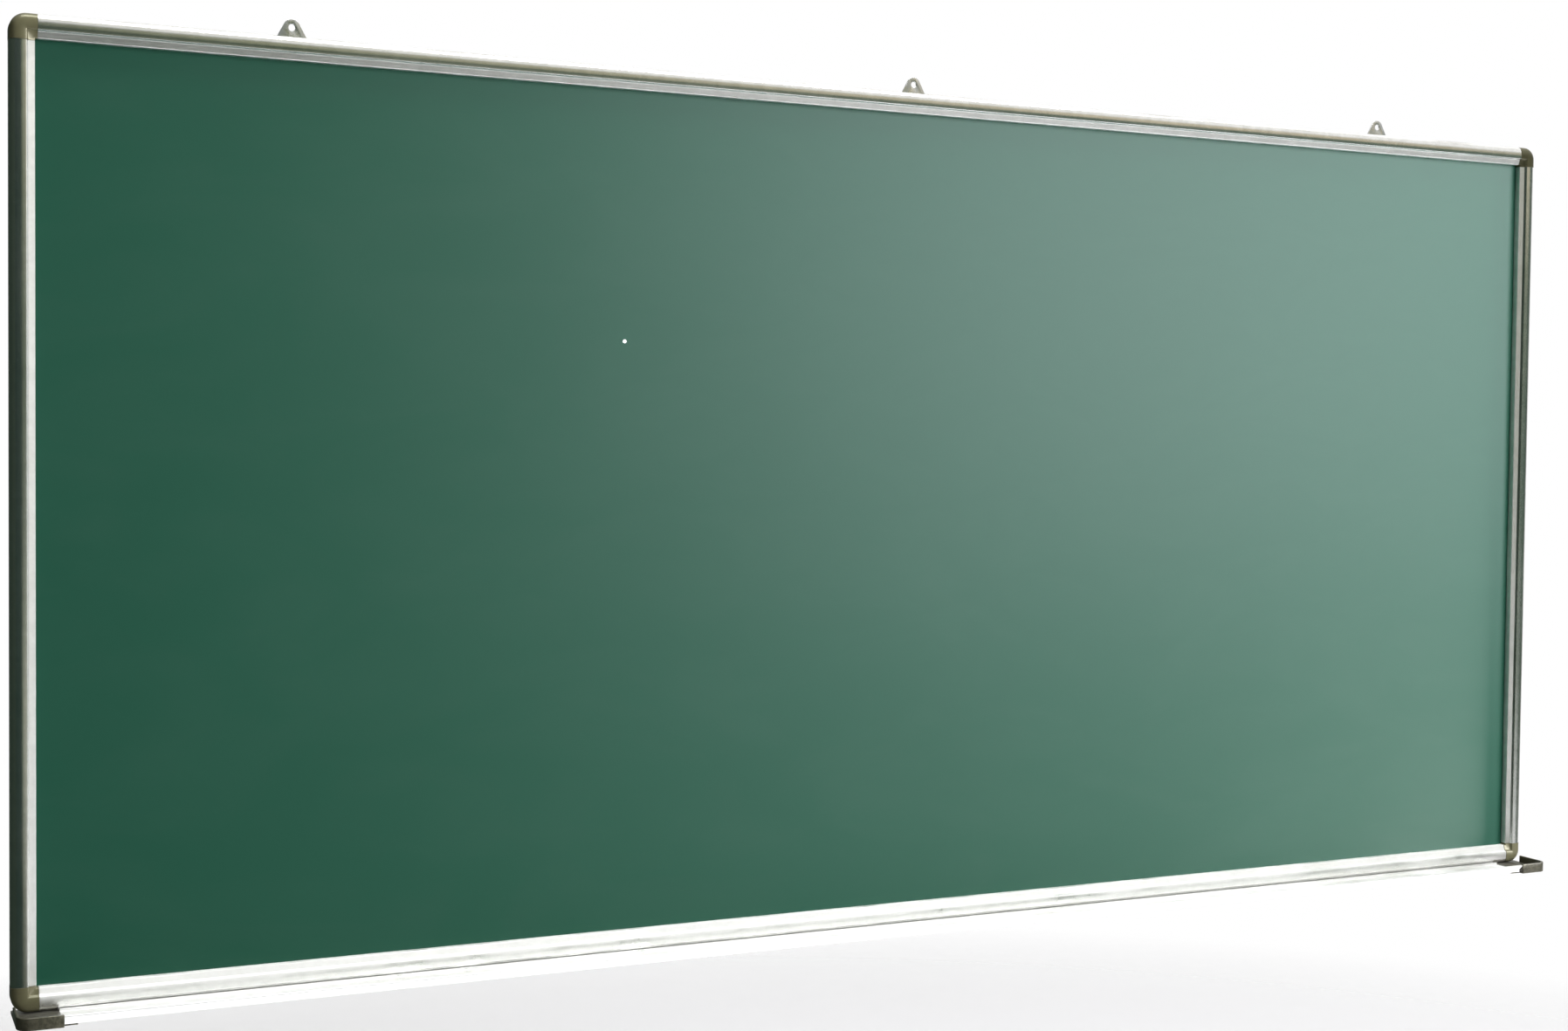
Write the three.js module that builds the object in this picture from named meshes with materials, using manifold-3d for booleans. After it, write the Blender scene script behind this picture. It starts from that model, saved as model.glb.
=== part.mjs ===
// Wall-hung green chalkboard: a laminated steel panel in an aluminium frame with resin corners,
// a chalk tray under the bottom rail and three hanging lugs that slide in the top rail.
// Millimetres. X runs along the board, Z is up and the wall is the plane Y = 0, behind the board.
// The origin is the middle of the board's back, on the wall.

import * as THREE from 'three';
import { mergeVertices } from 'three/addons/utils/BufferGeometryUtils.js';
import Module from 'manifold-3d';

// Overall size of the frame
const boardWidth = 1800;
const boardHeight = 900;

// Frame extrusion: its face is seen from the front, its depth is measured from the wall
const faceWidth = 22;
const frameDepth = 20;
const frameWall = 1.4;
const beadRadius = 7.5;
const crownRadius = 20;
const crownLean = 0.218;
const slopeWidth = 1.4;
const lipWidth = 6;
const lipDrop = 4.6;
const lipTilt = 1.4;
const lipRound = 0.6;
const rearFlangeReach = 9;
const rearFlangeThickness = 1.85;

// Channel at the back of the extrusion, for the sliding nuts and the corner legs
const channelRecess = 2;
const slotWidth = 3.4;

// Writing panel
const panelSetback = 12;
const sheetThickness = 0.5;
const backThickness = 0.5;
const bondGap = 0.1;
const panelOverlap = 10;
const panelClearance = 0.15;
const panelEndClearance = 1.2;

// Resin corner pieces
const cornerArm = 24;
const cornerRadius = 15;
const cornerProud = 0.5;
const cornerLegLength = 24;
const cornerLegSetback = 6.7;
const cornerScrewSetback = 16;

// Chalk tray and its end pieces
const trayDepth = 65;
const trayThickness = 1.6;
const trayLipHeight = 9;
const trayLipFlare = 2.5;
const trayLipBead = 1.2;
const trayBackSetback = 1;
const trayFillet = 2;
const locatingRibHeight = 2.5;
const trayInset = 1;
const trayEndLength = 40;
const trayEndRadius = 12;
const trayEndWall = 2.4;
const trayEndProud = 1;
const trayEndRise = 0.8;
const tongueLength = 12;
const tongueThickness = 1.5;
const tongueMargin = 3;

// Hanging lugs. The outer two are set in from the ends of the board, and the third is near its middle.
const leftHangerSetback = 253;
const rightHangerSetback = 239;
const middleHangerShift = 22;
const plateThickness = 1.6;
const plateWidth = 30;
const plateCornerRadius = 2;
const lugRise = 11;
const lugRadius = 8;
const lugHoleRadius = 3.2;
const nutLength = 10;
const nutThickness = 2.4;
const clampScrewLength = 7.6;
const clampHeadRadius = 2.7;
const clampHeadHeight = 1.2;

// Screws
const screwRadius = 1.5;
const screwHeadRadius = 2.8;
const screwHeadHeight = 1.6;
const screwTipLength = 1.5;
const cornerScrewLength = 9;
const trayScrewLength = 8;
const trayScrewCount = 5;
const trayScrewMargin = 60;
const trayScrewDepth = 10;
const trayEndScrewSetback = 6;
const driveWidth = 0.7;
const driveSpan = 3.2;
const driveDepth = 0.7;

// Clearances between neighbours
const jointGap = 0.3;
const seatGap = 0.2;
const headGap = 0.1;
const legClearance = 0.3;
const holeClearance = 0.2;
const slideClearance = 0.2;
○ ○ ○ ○
■ SET PROBLEM
Write out every line exactly as it stands.

■ RESULT OF THIS TASK
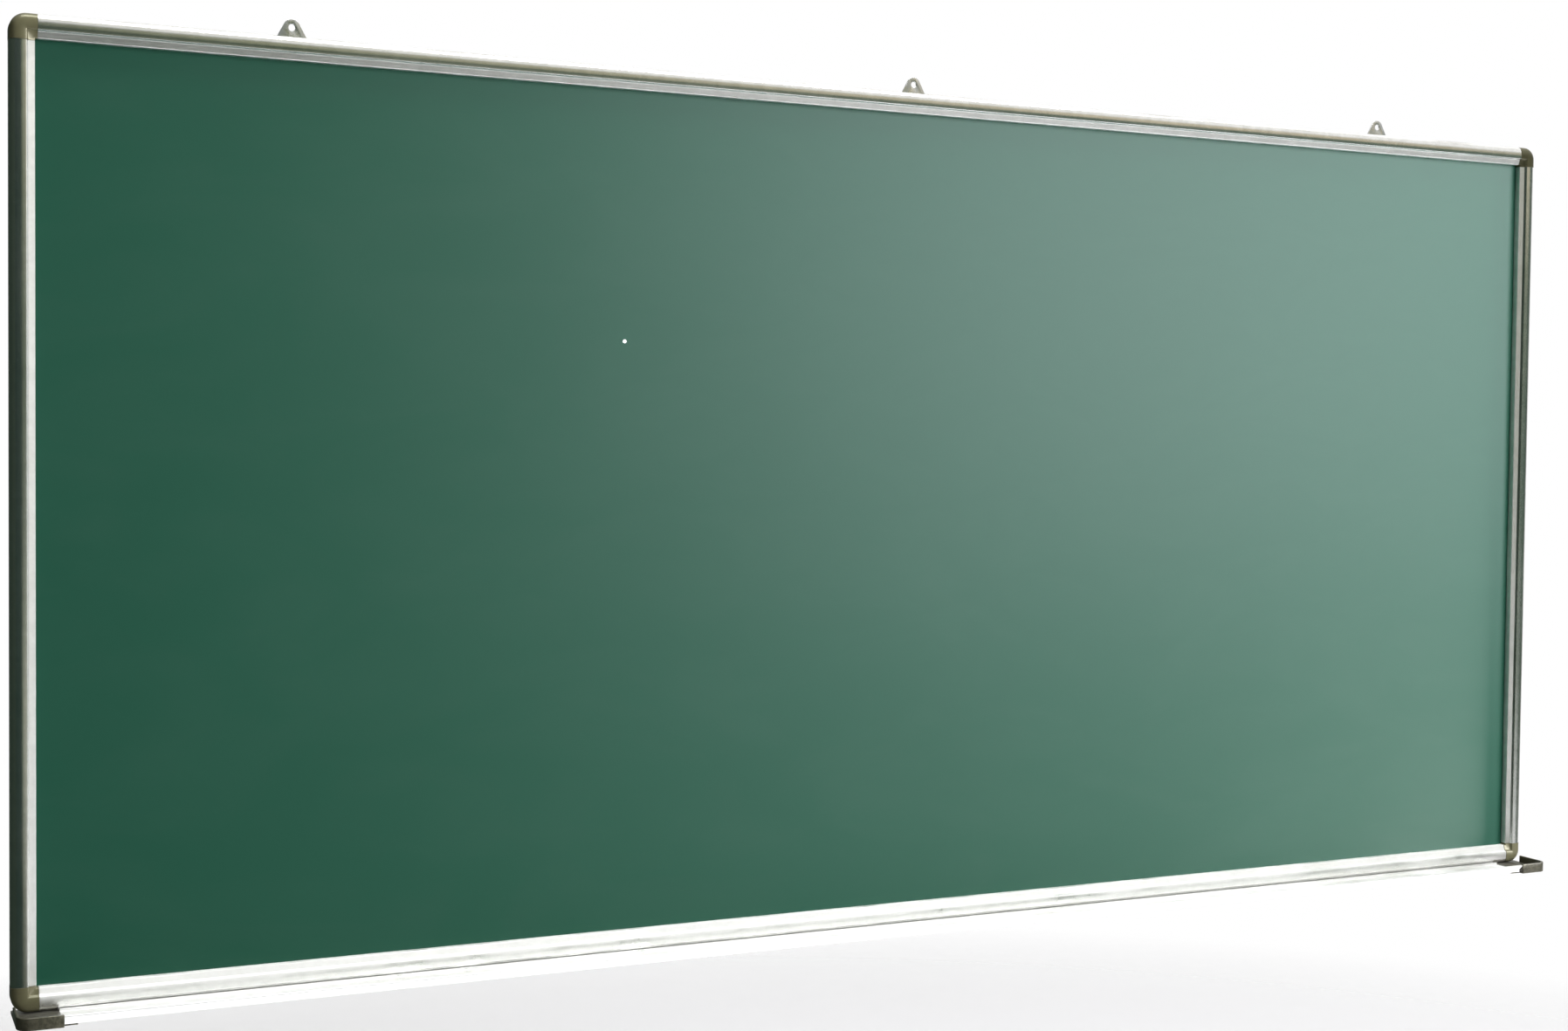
Write the three.js module that builds the object in this picture from named meshes with materials, using manifold-3d for booleans. After it, write the Blender scene script behind this picture. It starts from that model, saved as model.glb.
=== part.mjs ===
// Wall-hung green chalkboard: a laminated steel panel in an aluminium frame with resin corners,
// a chalk tray under the bottom rail and three hanging lugs that slide in the top rail.
// Millimetres. X runs along the board, Z is up and the wall is the plane Y = 0, behind the board.
// The origin is the middle of the board's back, on the wall.

import * as THREE from 'three';
import { mergeVertices } from 'three/addons/utils/BufferGeometryUtils.js';
import Module from 'manifold-3d';

// Overall size of the frame
const boardWidth = 1800;
const boardHeight = 900;

// Frame extrusion: its face is seen from the front, its depth is measured from the wall
const faceWidth = 22;
const frameDepth = 20;
const frameWall = 1.4;
const beadRadius = 7.5;
const crownRadius = 20;
const crownLean = 0.218;
const slopeWidth = 1.4;
const lipWidth = 6;
const lipDrop = 4.6;
const lipTilt = 1.4;
const lipRound = 0.6;
const rearFlangeReach = 9;
const rearFlangeThickness = 1.85;

// Channel at the back of the extrusion, for the sliding nuts and the corner legs
const channelRecess = 2;
const slotWidth = 3.4;

// Writing panel
const panelSetback = 12;
const sheetThickness = 0.5;
const backThickness = 0.5;
const bondGap = 0.1;
const panelOverlap = 10;
const panelClearance = 0.15;
const panelEndClearance = 1.2;

// Resin corner pieces
const cornerArm = 24;
const cornerRadius = 15;
const cornerProud = 0.5;
const cornerLegLength = 24;
const cornerLegSetback = 6.7;
const cornerScrewSetback = 16;

// Chalk tray and its end pieces
const trayDepth = 65;
const trayThickness = 1.6;
const trayLipHeight = 9;
const trayLipFlare = 2.5;
const trayLipBead = 1.2;
const trayBackSetback = 1;
const trayFillet = 2;
const locatingRibHeight = 2.5;
const trayInset = 1;
const trayEndLength = 40;
const trayEndRadius = 12;
const trayEndWall = 2.4;
const trayEndProud = 1;
const trayEndRise = 0.8;
const tongueLength = 12;
const tongueThickness = 1.5;
const tongueMargin = 3;

// Hanging lugs. The outer two are set in from the ends of the board, and the third is near its middle.
const leftHangerSetback = 253;
const rightHangerSetback = 239;
const middleHangerShift = 22;
const plateThickness = 1.6;
const plateWidth = 30;
const plateCornerRadius = 2;
const lugRise = 11;
const lugRadius = 8;
const lugHoleRadius = 3.2;
const nutLength = 10;
const nutThickness = 2.4;
const clampScrewLength = 7.6;
const clampHeadRadius = 2.7;
const clampHeadHeight = 1.2;

// Screws
const screwRadius = 1.5;
const screwHeadRadius = 2.8;
const screwHeadHeight = 1.6;
const screwTipLength = 1.5;
const cornerScrewLength = 9;
const trayScrewLength = 8;
const trayScrewCount = 5;
const trayScrewMargin = 60;
const trayScrewDepth = 10;
const trayEndScrewSetback = 6;
const driveWidth = 0.7;
const driveSpan = 3.2;
const driveDepth = 0.7;

// Clearances between neighbours
const jointGap = 0.3;
const seatGap = 0.2;
const headGap = 0.1;
const legClearance = 0.3;
const holeClearance = 0.2;
const slideClearance = 0.2;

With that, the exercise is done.